The three vocal soloists are accomplished, demonstrating commendable technical agility, but they are also inconsistent. Julia Doyle takes some of the soprano’s numbers with fearless vigour, not least in the virtuosic ‘Fly from the threatening vengeance’ – whose coloratura is fully the equal of anything in Handel’s operas. However she is softer-toned and perhaps a little too retiring, at other times, as in ‘Be wise at length’. Ben Jonson is aptly calm and authoritative, not uncertain or fearful, in ‘O Lord, how many are my foes’ as the Oratorio proceeds to stir its audience’s courage and mettle, but elsewhere a rough-edged, nasal quality enters his voice, rather oddly in the case of the pastoral mood of ‘Jehovah is my shield’, and problematically during the semiquaver sequences of Part Three’s ‘The enemy said’, having negotiated the tricky leaps of ‘He has his mansion fix’d on high’ in the previous Part efficiently and cleanly without disrupting the aria’s underlying pulse.

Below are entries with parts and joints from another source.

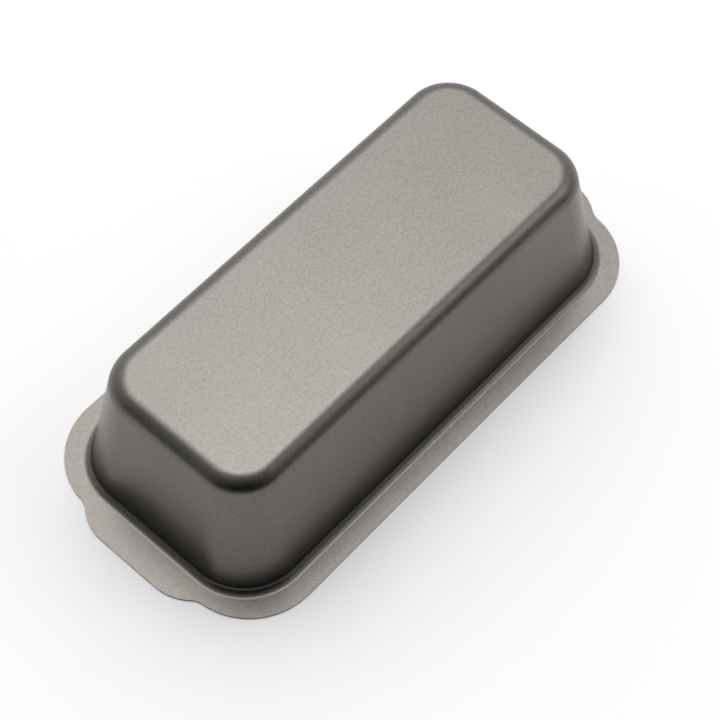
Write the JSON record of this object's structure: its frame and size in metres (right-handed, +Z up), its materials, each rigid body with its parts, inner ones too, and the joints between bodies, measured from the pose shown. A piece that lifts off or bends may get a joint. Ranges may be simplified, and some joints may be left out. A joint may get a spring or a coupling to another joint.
{
  "type": "loaf pan",
  "caption": "Deep one-piece pressed loaf pan with rounded corners and base edge, a flat rim and shallow end tabs, non-stick film on both faces, shown standing on its rim.",
  "frame": {"origin": "centre of the rim, on the surface that the rim rests on while the pan stands mouth down", "axes": "+X along the pan's length towards a short end with its tab, +Z up through the base; turn it half a turn about X for baking"},
  "size_m": [0.28, 0.133, 0.0692],
  "materials": {
    "nonstick_outside": "matt champagne-grey metallic non-stick film with fine speckle",
    "carbon_steel": "cold-rolled carbon steel, bare only on the trimmed edge",
    "nonstick_inside": "matt champagne-grey metallic non-stick film, a little smoother than outside"
  },
  "bodies": {
    "root": {"outside_coating": "nonstick_outside", "steel_pressing": "carbon_steel", "inside_coating": "nonstick_inside"}
  },
  "joints": []
}
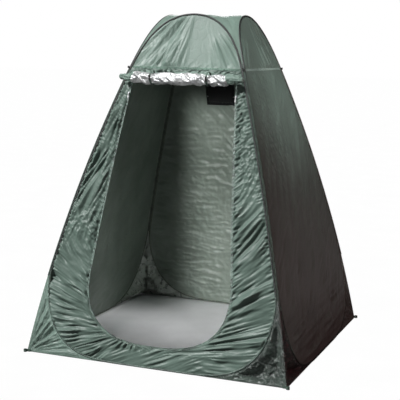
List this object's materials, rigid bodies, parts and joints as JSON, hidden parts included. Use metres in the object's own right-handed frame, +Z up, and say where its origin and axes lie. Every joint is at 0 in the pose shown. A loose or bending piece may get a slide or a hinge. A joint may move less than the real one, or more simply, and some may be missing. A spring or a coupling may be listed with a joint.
{
  "type": "privacy shower tent",
  "caption": "Pop-up privacy tent with four leaning bowed walls on sprung hoops, an arched roof, a zipped door rolled up and tied over its opening, and a back window with a cover.",
  "frame": {"origin": "on the ground, under the middle of the roof, at the centre of the square footprint", "axes": "+Z up, the door faces -Y, +X to the right of somebody who looks at the door"},
  "size_m": [1.555, 1.555, 1.8973],
  "materials": {
    "shell_fabric": "satin",
    "binding": "matte",
    "webbing": "matte",
    "door_lining": "satin",
    "floor_fabric": "matte",
    "window_mesh": "matte",
    "spring_steel": "satin",
    "zip_metal": "satin",
    "trim_plastic": "matte"
  },
  "bodies": {
    "shelter": {"back_cap_panel": "shell_fabric", "back_gusset_left": "shell_fabric", "back_gusset_right": "shell_fabric", "back_guy_loops": "webbing", "back_hoop_ferrule": "spring_steel", "back_hoop_sleeve": "binding", "back_hoop_wire": "spring_steel", "back_left_corner_tape": "binding", "back_peg_loops": "webbing", "back_right_corner_tape": "binding", "back_shoulder_tape": "shell_fabric", "back_wall": "shell_fabric", "door_sheet": "shell_fabric", "door_tie_straps": "webbing", "door_tie_toggles": "trim_plastic", "door_zip_tape": "binding", "front_cap_panel": "shell_fabric", "front_gusset_left": "shell_fabric", "front_gusset_right": "shell_fabric", "front_guy_loops": "webbing", "front_hoop_ferrule": "spring_steel", "front_hoop_sleeve": "binding", "front_hoop_wire": "spring_steel", "front_left_corner_tape": "binding", "front_peg_loops": "webbing", "front_right_corner_tape": "binding", "front_shoulder_tape": "shell_fabric", "front_wall": "shell_fabric", "groundsheet": "floor_fabric", "left_cap_panel": "shell_fabric", "left_gusset_back": "shell_fabric", "left_gusset_front": "shell_fabric", "left_hoop_ferrule": "spring_steel", "left_hoop_sleeve": "binding", "left_hoop_wire": "spring_steel", "left_shoulder_tape": "shell_fabric", "left_wall": "shell_fabric", "right_cap_panel": "shell_fabric", "right_gusset_back": "shell_fabric", "right_gusset_front": "shell_fabric", "right_hoop_ferrule": "spring_steel", "right_hoop_sleeve": "binding", "right_hoop_wire": "spring_steel", "right_shoulder_tape": "shell_fabric", "right_wall": "shell_fabric", "roof_canopy": "shell_fabric", "window_binding": "binding", "window_mesh": "window_mesh", "window_snap_studs": "zip_metal"},
    "door_roll": {"door_roll": "door_lining"},
    "zip_slider_right": {"door_zip_slider_right": "zip_metal"},
    "zip_slider_left": {"door_zip_slider_left": "zip_metal"},
    "zip_pull_right": {"door_zip_pull_right": "zip_metal"},
    "zip_pull_left": {"door_zip_pull_left": "zip_metal"},
    "window_flap": {"window_flap": "shell_fabric", "window_flap_snaps": "zip_metal"}
  },
  "joints": [
    {"name": "door_unroll", "type": "slide", "parent": "shelter", "child": "door_roll", "axis": [0, -0.2923, -0.9563], "range_m": [0, 1.1553], "deforming": ["door_sheet", "door_tie_straps", "door_tie_toggles"]},
    {"name": "zip_travel_right", "type": "slide", "parent": "shelter", "child": "zip_slider_right", "axis": [0.0962, -0.2939, -0.951], "range_m": [0, 0.7968]},
    {"name": "zip_pull_swing_right", "type": "hinge", "parent": "zip_slider_right", "child": "zip_pull_right", "pos_m": [0.3173, -0.40078, 1.4483], "axis": [-1, 0, 0], "range_deg": [0, 160]},
    {"name": "zip_travel_left", "type": "slide", "parent": "shelter", "child": "zip_slider_left", "axis": [-0.0962, -0.2939, -0.951], "range_m": [0, 0.7968]},
    {"name": "zip_pull_swing_left", "type": "hinge", "parent": "zip_slider_left", "child": "zip_pull_left", "pos_m": [-0.3173, -0.40078, 1.4483], "axis": [-1, 0, 0], "range_deg": [0, 160]},
    {"name": "window_flap_lift", "type": "hinge", "parent": "shelter", "child": "window_flap", "pos_m": [-0.065, 0.35338, 1.56503], "axis": [1, 0, 0], "range_deg": [0, 160]}
  ]
}
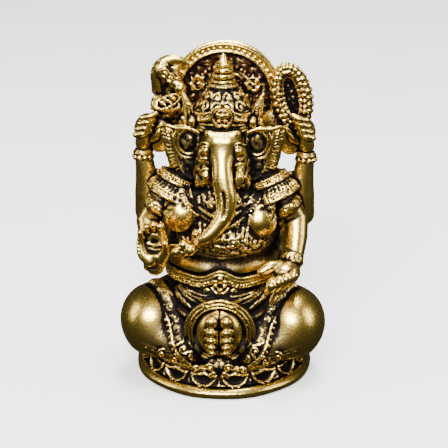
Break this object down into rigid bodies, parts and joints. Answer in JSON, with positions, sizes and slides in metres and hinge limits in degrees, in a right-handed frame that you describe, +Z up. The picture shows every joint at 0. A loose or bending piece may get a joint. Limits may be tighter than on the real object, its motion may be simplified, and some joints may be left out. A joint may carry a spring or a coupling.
{
  "type": "seated deity statuette",
  "caption": "Pocket-size cast brass statuette of a seated, four-armed, elephant-headed deity with crown and halo, on a round lotus seat.",
  "frame": {"origin": "middle of the bounding box's bottom face, on the underside of the plinth", "axes": "+Z up through the seat and the head; the figure faces -Y; the figure's own left side is at +X"},
  "size_m": [0.028, 0.0244, 0.0451],
  "materials": {
    "polished_brass": "cast brass, rubbed bright on the high surfaces",
    "aged_brass": "cast brass, antiqued, with dark tone left in the ornament",
    "dark_patina": "cast brass with a dark brown patina"
  },
  "bodies": {
    "root": {"plinth": "polished_brass", "lotus_seat": "aged_brass", "torso": "polished_brass", "hips": "dark_patina", "right_leg": "polished_brass", "left_leg": "polished_brass", "lap_cloth": "dark_patina", "right_foot": "polished_brass", "left_foot": "polished_brass", "foot_frame": "aged_brass", "belt": "aged_brass", "belt_clasp": "aged_brass", "right_swag": "aged_brass", "left_swag": "aged_brass", "right_hem": "aged_brass", "left_hem": "aged_brass", "head": "polished_brass", "trunk": "polished_brass", "right_tusk": "polished_brass", "left_tusk": "polished_brass", "right_ear": "aged_brass", "left_ear": "aged_brass", "crown_band": "aged_brass", "crown_dome": "aged_brass", "crown_spire": "polished_brass", "crown_crest": "polished_brass", "right_crown_wing": "aged_brass", "left_crown_wing": "aged_brass", "halo_plate": "dark_patina", "halo_rim": "polished_brass", "right_upper_cape": "aged_brass", "left_upper_cape": "aged_brass", "right_lower_cape": "aged_brass", "left_lower_cape": "aged_brass", "necklace": "aged_brass", "right_upper_arm": "polished_brass", "left_upper_arm": "polished_brass", "right_forearm": "polished_brass", "left_forearm": "polished_brass", "right_bangle": "aged_brass", "left_bangle": "aged_brass", "right_hand": "polished_brass", "left_hand": "polished_brass", "right_rear_upper_arm": "polished_brass", "left_rear_upper_arm": "polished_brass", "right_rear_forearm": "polished_brass", "left_rear_forearm": "polished_brass", "right_rear_bangle": "aged_brass", "left_rear_bangle": "aged_brass", "right_rear_hand": "polished_brass", "left_rear_hand": "polished_brass", "axe_cup": "aged_brass", "axe_head": "aged_brass", "axe_blade": "polished_brass", "noose": "aged_brass", "broken_tusk": "polished_brass", "sweet": "polished_brass"}
  },
  "joints": []
}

Peter Harvey gives a generally committed account of the role allotted to the bass, though he is rather too relaxed in ‘Why do the gentiles tumult’ – this Oratorio’s counterpart to Messiah’s more famous setting of Psalm 2 in a different translation (‘Why do the nations?’). But he is fervent and dignified in the glowing texture of ‘To God our King’, overlaid with radiant strings chords and a luminous duet between trumpet and oboe that recalls the opening of the Ode for the Birthday of Queen Anne.

More dependable are the chorus, who often present a solid body of sound with firm conviction, whether in widely-spaced chordal textures such as ‘May God, from whom all mercies spring’ or the more supple polyphony of ‘God found them guilty’ which looks back in style to Handel’s earlier Chandos Anthems for example; or the lithe flow of the lulling ‘Be wise at length ye Kings’. Although a German choir, their understanding and declamation of the English text is exemplary, particularly in their crisp attack on the fast, staccato section “scattered like sheep” in ‘Be wise at length’, which would present quite a challenge to a native English choir.

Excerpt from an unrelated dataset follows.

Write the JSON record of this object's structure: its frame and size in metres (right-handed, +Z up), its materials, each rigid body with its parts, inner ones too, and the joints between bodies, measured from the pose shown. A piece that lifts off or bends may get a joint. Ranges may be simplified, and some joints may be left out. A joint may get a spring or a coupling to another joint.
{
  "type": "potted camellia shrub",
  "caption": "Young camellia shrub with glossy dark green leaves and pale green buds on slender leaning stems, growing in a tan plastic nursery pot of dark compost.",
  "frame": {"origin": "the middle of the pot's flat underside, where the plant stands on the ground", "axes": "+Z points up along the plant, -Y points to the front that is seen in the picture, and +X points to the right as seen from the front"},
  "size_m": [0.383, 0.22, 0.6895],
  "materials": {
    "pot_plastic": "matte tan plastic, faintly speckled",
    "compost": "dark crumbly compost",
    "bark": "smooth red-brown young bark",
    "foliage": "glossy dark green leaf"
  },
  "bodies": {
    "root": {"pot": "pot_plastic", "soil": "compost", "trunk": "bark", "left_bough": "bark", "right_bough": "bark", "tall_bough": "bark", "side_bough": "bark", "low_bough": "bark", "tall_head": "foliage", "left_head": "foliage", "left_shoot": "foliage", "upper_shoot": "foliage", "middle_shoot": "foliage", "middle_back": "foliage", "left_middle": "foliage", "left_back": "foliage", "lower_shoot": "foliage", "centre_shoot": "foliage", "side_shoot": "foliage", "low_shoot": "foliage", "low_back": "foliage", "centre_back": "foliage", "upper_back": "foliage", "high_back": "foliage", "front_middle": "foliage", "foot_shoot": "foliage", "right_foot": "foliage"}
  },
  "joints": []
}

The sleeve notes state that this performance apparently uses the new 2009 Halle Händel Edition of the score, which takes fuller account of all the sources and variants for the work than the old 1884 volume of Chrysander’s complete edition. By following the latter I did not notice anything significant missing in that score, and the booklet’s assertion that the briefer accompanied recitative version of ‘O Lord how many are my foes’ used at the premiere run is given here is incorrect, as Jonson performs the longer arioso version of Handel’s revival in 1747.

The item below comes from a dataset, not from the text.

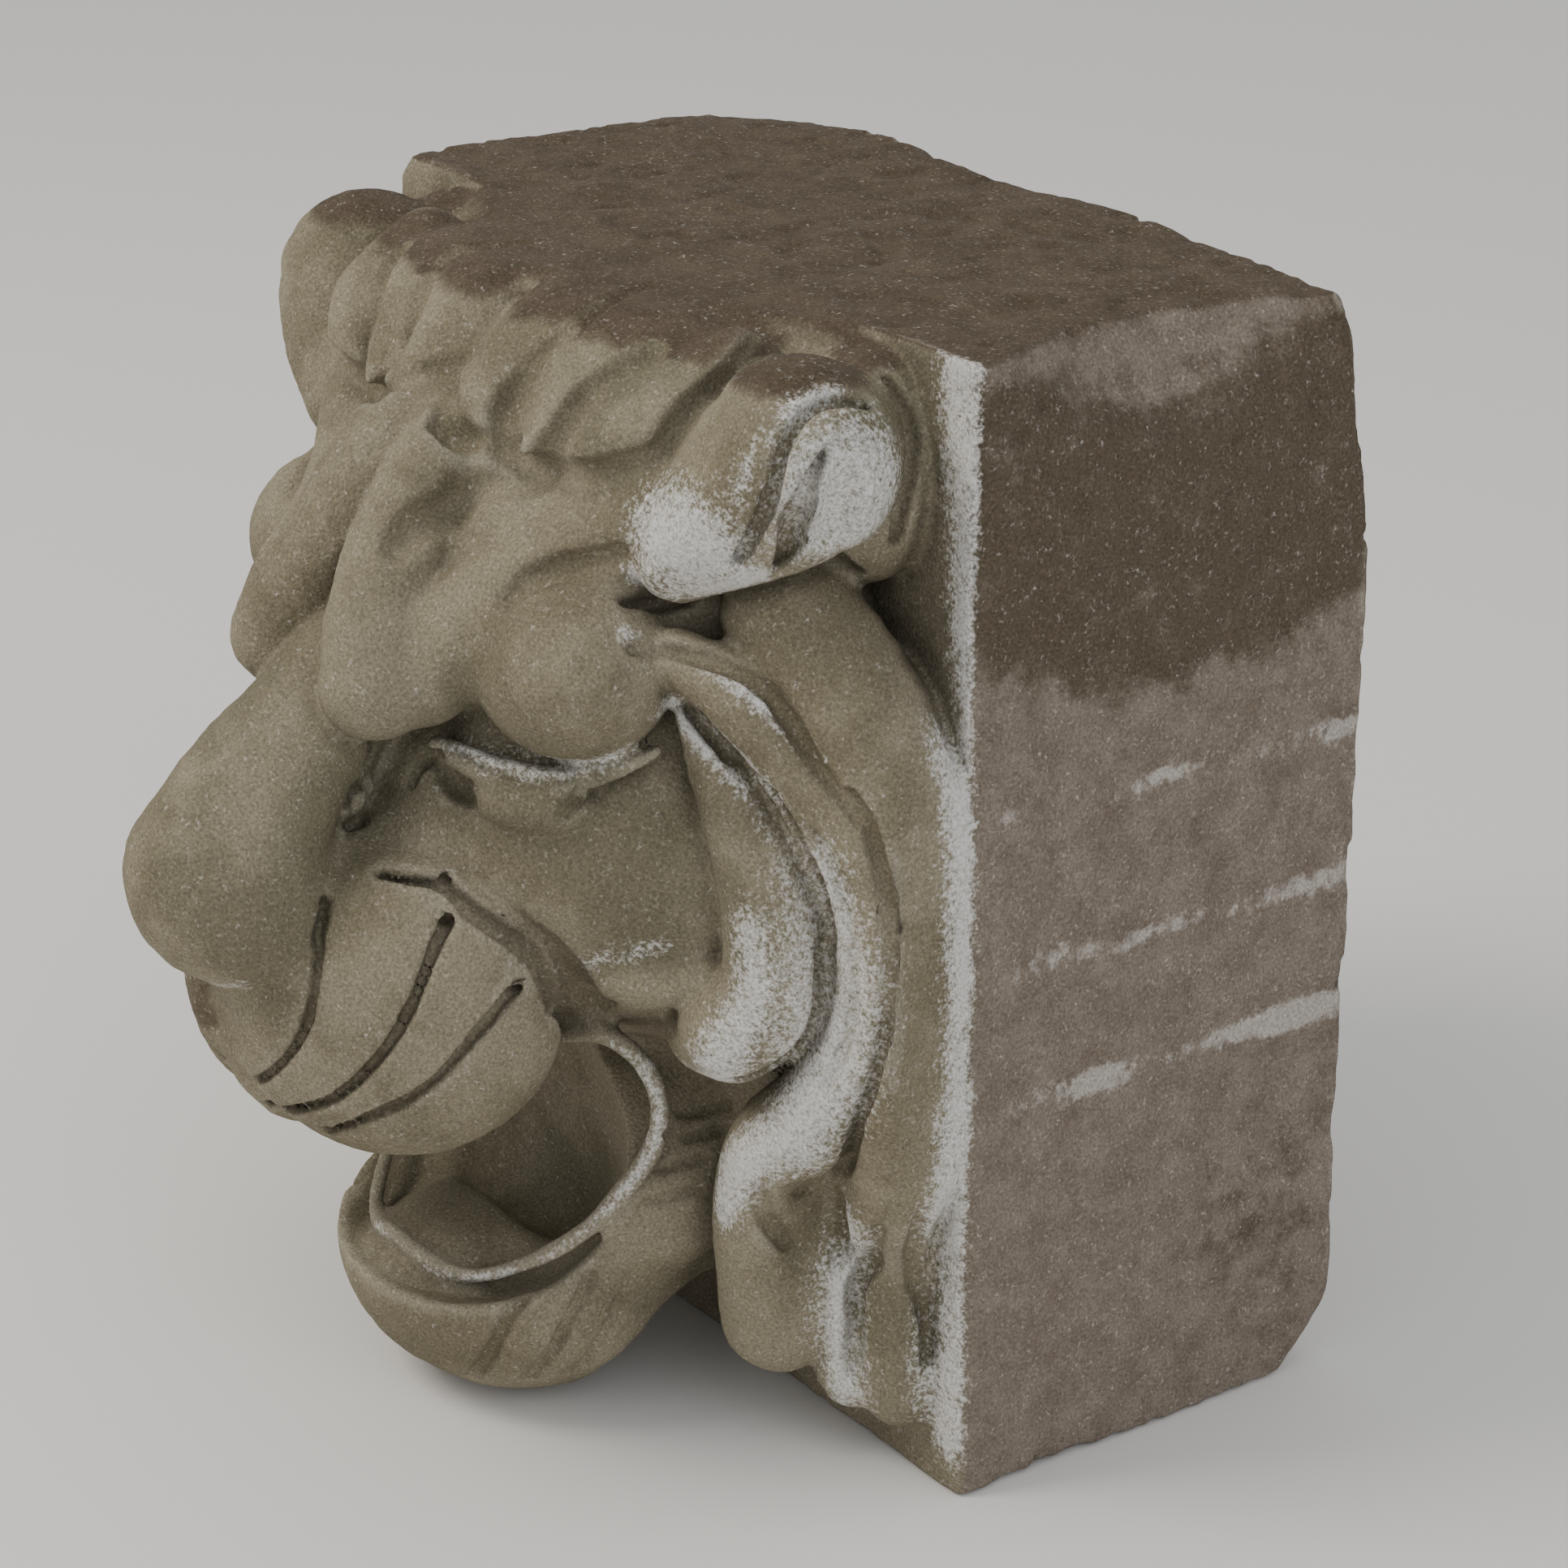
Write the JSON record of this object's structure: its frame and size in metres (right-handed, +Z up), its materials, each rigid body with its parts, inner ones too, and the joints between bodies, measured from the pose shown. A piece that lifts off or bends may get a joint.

This is a live recording, but audience noise is eradicated, including applause at the end of each Part. Despite the excitement and presence of a performance in concert, it is the inconsistencies that arise in the heat of the moment in those conditions which give away the provenance of this release. Robert King’s 1994 recording with The King’s Consort for Hyperion remains first choice in this work, for the more stately and ceremonial character he brings out from the work in the studio, and a more satisfactory line up of soloists. The latter also offer more variety as the higher part – given Doyle along under Arman – is divided among two sopranos and a countertenor for King, which enables the duet ‘After long storms’ to be taken by Susan Gritton and James Bowman instead of dropping the lower vocal line an octave for the tenor, as happens under Arman, which downplays the number’s mellifluous chains of thirds and sixths between the two closely aligned parts. Some may prefer the greater edge-of-the-seat drama of this new version, but I suspect that many Handelians will remain committed to King’s account, which is better thought through, and sets down the complete score.